(STATED TASK) Find every line below that contains the word "scene" and copy it out.
▬▬▬
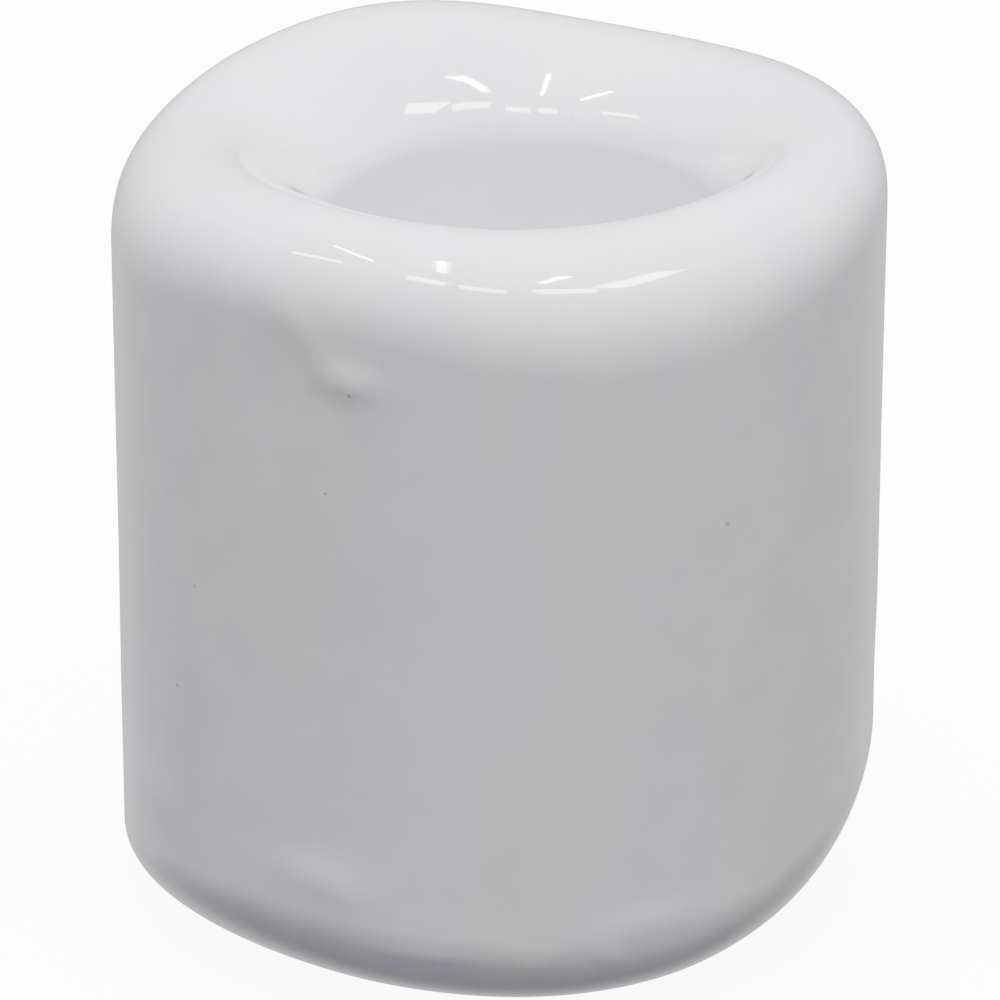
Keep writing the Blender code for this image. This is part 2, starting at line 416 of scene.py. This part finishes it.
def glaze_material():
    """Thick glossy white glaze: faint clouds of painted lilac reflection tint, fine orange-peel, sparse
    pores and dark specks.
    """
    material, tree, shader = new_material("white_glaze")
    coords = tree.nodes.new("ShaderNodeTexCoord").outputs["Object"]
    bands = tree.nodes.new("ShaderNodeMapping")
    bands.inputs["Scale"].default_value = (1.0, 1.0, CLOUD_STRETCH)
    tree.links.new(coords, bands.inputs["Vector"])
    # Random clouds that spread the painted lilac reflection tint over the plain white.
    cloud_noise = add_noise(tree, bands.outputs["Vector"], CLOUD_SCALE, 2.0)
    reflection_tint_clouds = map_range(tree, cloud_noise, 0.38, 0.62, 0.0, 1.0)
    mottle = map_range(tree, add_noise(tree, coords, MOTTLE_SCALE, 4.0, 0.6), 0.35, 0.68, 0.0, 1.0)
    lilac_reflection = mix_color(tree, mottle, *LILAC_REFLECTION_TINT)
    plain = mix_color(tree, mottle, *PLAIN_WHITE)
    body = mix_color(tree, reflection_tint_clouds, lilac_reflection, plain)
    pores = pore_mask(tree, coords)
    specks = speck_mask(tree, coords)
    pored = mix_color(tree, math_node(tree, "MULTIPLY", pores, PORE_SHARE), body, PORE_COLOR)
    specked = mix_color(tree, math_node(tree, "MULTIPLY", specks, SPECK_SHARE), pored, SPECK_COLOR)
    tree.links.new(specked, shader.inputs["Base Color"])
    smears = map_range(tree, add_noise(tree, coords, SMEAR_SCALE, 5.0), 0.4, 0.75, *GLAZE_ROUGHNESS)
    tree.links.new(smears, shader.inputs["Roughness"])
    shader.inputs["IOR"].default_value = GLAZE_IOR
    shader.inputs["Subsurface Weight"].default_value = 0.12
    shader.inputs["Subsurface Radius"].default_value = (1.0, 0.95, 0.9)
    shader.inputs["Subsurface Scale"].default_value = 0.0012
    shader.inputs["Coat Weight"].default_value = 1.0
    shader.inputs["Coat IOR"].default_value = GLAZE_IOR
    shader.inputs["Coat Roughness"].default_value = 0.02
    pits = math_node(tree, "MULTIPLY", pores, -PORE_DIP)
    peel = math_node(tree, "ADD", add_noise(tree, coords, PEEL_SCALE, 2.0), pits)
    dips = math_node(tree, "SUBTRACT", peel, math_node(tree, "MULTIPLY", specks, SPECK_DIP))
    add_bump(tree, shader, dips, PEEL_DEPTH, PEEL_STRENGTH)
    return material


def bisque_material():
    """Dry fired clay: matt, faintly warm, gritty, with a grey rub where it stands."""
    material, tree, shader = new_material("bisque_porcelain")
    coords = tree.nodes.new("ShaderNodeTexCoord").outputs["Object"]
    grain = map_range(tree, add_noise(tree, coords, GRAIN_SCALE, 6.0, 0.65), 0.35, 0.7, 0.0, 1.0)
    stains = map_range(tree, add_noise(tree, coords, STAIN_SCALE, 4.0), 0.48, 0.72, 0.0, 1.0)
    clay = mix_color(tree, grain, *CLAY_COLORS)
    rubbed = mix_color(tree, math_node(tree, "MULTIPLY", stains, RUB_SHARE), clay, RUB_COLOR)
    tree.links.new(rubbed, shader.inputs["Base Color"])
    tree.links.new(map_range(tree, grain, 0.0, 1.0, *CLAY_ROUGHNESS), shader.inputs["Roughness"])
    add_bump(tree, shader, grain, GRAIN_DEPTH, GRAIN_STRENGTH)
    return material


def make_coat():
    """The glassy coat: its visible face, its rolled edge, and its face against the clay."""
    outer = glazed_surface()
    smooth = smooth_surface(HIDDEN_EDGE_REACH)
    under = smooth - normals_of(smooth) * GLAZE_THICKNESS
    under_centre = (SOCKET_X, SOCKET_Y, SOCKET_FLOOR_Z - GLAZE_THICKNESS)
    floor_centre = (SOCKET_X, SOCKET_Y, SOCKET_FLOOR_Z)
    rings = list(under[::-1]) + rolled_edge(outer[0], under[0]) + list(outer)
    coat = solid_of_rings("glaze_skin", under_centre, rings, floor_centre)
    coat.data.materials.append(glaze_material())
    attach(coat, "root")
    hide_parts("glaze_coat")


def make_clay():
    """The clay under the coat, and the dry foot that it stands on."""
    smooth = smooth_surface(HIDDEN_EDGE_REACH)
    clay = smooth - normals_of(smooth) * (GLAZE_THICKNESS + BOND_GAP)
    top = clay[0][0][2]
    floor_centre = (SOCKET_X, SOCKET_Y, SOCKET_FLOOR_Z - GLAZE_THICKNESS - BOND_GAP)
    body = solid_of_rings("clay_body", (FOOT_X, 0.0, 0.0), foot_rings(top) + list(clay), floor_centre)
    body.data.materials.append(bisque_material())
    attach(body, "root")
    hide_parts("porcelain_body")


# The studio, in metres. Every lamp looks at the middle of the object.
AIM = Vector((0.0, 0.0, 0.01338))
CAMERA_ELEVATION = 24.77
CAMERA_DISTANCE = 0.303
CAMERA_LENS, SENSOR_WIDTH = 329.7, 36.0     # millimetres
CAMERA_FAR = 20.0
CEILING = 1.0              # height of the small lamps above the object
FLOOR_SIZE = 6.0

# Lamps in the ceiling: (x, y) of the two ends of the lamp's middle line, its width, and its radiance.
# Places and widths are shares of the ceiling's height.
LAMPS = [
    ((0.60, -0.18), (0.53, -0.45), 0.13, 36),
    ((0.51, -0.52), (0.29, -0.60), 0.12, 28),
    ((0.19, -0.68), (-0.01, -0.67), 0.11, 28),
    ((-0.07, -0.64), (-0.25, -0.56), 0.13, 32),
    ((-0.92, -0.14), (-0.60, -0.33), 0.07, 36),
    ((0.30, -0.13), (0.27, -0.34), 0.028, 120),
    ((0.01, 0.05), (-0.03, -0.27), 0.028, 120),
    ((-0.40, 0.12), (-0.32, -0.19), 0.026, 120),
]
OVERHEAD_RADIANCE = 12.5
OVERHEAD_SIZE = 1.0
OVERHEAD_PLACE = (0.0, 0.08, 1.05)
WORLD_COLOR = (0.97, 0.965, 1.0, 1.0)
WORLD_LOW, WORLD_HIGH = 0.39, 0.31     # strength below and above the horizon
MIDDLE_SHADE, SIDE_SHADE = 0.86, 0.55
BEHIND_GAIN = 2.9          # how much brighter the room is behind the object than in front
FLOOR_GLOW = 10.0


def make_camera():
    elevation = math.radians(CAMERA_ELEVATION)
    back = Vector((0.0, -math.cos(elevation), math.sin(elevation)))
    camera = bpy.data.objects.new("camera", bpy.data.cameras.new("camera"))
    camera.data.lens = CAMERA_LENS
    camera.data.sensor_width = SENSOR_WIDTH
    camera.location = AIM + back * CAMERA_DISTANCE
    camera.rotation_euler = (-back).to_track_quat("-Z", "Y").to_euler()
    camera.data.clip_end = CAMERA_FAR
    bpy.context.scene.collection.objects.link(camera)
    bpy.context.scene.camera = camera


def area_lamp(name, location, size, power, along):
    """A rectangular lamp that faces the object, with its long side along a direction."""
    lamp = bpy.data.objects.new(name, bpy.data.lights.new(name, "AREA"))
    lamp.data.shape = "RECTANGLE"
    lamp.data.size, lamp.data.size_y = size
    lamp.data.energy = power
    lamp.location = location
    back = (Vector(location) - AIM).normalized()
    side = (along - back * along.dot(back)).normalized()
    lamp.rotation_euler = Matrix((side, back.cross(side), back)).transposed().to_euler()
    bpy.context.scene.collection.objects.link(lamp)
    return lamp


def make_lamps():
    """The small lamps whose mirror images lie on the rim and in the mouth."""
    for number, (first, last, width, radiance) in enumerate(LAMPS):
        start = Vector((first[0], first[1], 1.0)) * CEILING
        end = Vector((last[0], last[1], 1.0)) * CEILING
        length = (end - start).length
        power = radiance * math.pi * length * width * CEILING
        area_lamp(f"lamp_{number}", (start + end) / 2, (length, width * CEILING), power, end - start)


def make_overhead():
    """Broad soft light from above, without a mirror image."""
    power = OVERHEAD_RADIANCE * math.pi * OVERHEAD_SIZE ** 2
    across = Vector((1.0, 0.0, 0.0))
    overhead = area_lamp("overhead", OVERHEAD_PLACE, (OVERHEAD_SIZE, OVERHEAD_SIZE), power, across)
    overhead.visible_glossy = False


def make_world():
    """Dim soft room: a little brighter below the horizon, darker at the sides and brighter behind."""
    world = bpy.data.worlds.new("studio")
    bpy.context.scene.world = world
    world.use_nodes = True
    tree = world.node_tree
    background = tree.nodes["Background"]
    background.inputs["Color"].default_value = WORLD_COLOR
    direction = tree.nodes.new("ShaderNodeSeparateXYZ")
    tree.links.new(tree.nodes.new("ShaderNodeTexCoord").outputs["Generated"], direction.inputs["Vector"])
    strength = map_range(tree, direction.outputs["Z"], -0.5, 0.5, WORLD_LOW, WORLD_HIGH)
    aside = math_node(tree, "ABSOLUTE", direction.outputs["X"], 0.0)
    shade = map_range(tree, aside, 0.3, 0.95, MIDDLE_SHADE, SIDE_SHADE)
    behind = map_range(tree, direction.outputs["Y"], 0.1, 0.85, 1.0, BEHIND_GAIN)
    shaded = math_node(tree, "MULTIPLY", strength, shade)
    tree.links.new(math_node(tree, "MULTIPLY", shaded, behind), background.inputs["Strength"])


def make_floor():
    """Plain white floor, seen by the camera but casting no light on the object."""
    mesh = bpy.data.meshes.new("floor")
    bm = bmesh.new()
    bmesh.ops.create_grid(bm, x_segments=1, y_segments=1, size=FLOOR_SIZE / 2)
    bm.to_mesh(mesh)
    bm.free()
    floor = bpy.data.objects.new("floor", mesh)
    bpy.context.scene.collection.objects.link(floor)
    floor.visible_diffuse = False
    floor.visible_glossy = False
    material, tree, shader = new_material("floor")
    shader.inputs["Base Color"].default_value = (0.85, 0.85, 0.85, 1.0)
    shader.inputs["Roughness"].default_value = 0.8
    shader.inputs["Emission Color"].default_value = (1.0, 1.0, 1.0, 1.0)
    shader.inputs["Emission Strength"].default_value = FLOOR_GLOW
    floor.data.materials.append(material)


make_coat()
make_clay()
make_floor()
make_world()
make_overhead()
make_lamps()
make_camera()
▬▬▬
(SOLVED PROBLEM)
Keep writing the Blender code for this image. This is part 2, starting at line 416 of scene.py. This part finishes it.
    bpy.context.scene.collection.objects.link(camera)
    bpy.context.scene.camera = camera
    bpy.context.scene.collection.objects.link(lamp)
    bpy.context.scene.world = world
    bpy.context.scene.collection.objects.link(floor)